Does that make a diferance?


----------



## crazy loaches (Sep 29, 2006)

Naja002 said:


> The reason you have so many snails is over-feeding. I realize that Discus eat a lot and generate a lot of waste, but Your snail population is directly dependent upon their food supply.


Perhaps for MTS, but I have had an exploding population of red ramshorn snails in my feeder tank and I wasnt really feeding them at all. The guppies in that tank (several dozen) rarely let any flakes drop below the top 1/4 of the tank - they are feeding machines that would probably eat to death if I over feed them. Little food hit the bottom and I assume thats why my common pond snails kinda died off. 

Then I put a single (1) large ramshorn in the tank and within a couple weeks I have babies everywhere, within a month there was probably a few dozen large ones. I presume they fed off decaying plant matter since there are lots of plants in the tank with too little light and many of them dont make it (they are surpluss plants taken out of my plant tank). I welcome the snails though since I feed em to the puffers, so to keep up with this large population I know throw a couple spriulina algae wafers in there every other day.


----------



## tazcrash69 (Sep 27, 2005)

rlong said:


> Hi,
> I'm quite shure that you are right tazcrash69, they are most likely MTS.
> Does that make a diferance?


No, actually both are OK for plants, the MTS have the extra bonus that they burrow and stir the substrate. Ramshorns tend to be out and about more, so they are more unslightly, while the MTS tend to stay buried only coming out at night like C.H.U.D. :eek5:


----------



## TAF CAF (Jan 12, 2006)

tazcrash69 said:


> Ramshorns tend to be out and about more, so they are more unslightly,
> C.H.U.D. :eek5:


I don't know about yours, but my ramshorns are B-U-T-FULL! They are a pure strain of orange and I love to see them out and about.


----------



## tazcrash69 (Sep 27, 2005)

TAF CAF said:


> I don't know about yours, but my ramshorns are B-U-T-FULL! They are a pure strain of orange and I love to see them out and about.

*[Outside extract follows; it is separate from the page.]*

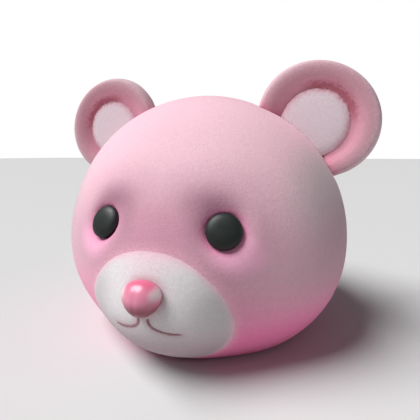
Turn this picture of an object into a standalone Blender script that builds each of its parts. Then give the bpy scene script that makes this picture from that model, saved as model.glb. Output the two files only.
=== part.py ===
"""A bear mask: a padded plush head that is worn over the wearer's own head.

It stands on its open neck rim at z = 0, faces -Y, and has the bear's left side at +X. Its pieces are
the head shell, the muzzle panel let into it, two ears with their inner pads, two button eyes, a
button nose and two mouth lines. All lengths are in metres.
"""
import math

import bmesh
import bpy
from mathutils import Matrix, Vector

# The head without its swells, each reach measured from its middle to its outside.
HALF_WIDTH = 0.185
FACE_REACH = 0.148
BACK_REACH = 0.176
CROWN_RISE = 0.182
JAW_DROP = 0.173
NECK_WIDTH = 0.262
WALL = 0.010

# How square or pointed the head is: 1 is an ellipse, less is squarer and more is more pointed.
SIDE_POWER_ABOVE = 1.04
SIDE_POWER_BELOW = 1.10
FACE_POWER_ABOVE = 1.05
FACE_POWER_BELOW = 0.90
RISE_POWER = 0.96
TURN_POWER = 0.95

# The muzzle's swell and the panel let into it. Directions are seen from the head's middle: a turn
# starts at the face and goes to the side, a rise starts at the level of the middle and goes up.
# A strip of the shell is left between the panel and the neck rim. The panel is cut out along a
# cone, which starts and ends at these shares of the head's reach.
MUZZLE_SWELL = 0.035
PANEL_HALF_TURN = math.radians(24.4)
PANEL_TOP_RISE = math.radians(4.5)
PANEL_MIDDLE_RISE = math.radians(-15.5)
PANEL_NECK_STRIP = math.radians(5.85)
PANEL_PEAR = 0.10
CONE_START = 0.4
CONE_END = 1.6
SEAM_GAP = 0.0003

# Swells and dents of the head. The height is a share of MUZZLE_SWELL, the turn and the rise of its
# middle and its spread each way are in degrees, and the lean is the share of the swell that also
# goes sideways. One off the middle line has a twin on the other side.
SWELLS = (
    # name          height   turn    rise  spread_turn  spread_rise  lean
    ("muzzle",       1.000,   0.0,  -14.4,        25.7,        18.9,  0.3),
    ("cheek",        0.211,  52.6,  -10.1,        25.0,        25.0,  1.0),
    ("chin",         0.100,   0.0,  -33.0,        24.0,        12.0,  0.3),
    ("eye_socket",  -0.190,  18.5,   12.5,         9.0,         7.5,  1.0),
    ("brow",         0.050,  17.0,   28.0,        13.0,         7.0,  1.0),
)

# Button eyes: a domed lens that stands a little proud of a seat let into the wall, and a shank.
EYE_TURN = math.radians(20.3)
EYE_RISE = math.radians(10.4)
EYE_RADIUS = 0.0178
EYE_DOME = 0.0065
EYE_LIFT = 0.0020
EYE_SEAT = 0.0030
DOME_SQUARENESS = 2.6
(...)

Sorry, didn't mean to insult, I have them in my low-tech, and love the job they do. Some people don't like the look, and when there are in very large numbers on the front glass I think they distract from the tank itself.


----------



## daFrimpster (Mar 7, 2005)

put a piece of blanched zucchini in there at lights out. The next moriing remove the snail covered zucchini. Do this for a few nights in a row until you get rid of as many as you want. That way you can do population control without eradication. I think for the most part that snail populations control themsoelves based on available forage.


----------



## TAF CAF (Jan 12, 2006)

No offense taken... not everyone can have as pretty snails as mine... LOL


----------



## TAF CAF (Jan 12, 2006)

daFrimpster said:


> put a piece of blanched zucchini in there at lights out. The next moriing remove the snail covered zucchini. Do this for a few nights in a row until you get rid of as many as you want. That way you can do population control without eradication. I think for the most part that snail populations control themsoelves based on available forage.


Personally I would go with a leaf or two of frozen 'chopped' spinach. Zucchini musses my water up too much.

The only problem with frozen spinach is that your fishies will love it too, and you may not have much left in the morning. (I feed it to all my fishies as a special weekly treat.) However, what you do have left will be fully covered by snails. (also, it floats for just a little while, then will sink on it's own, so you don't have to weight it down.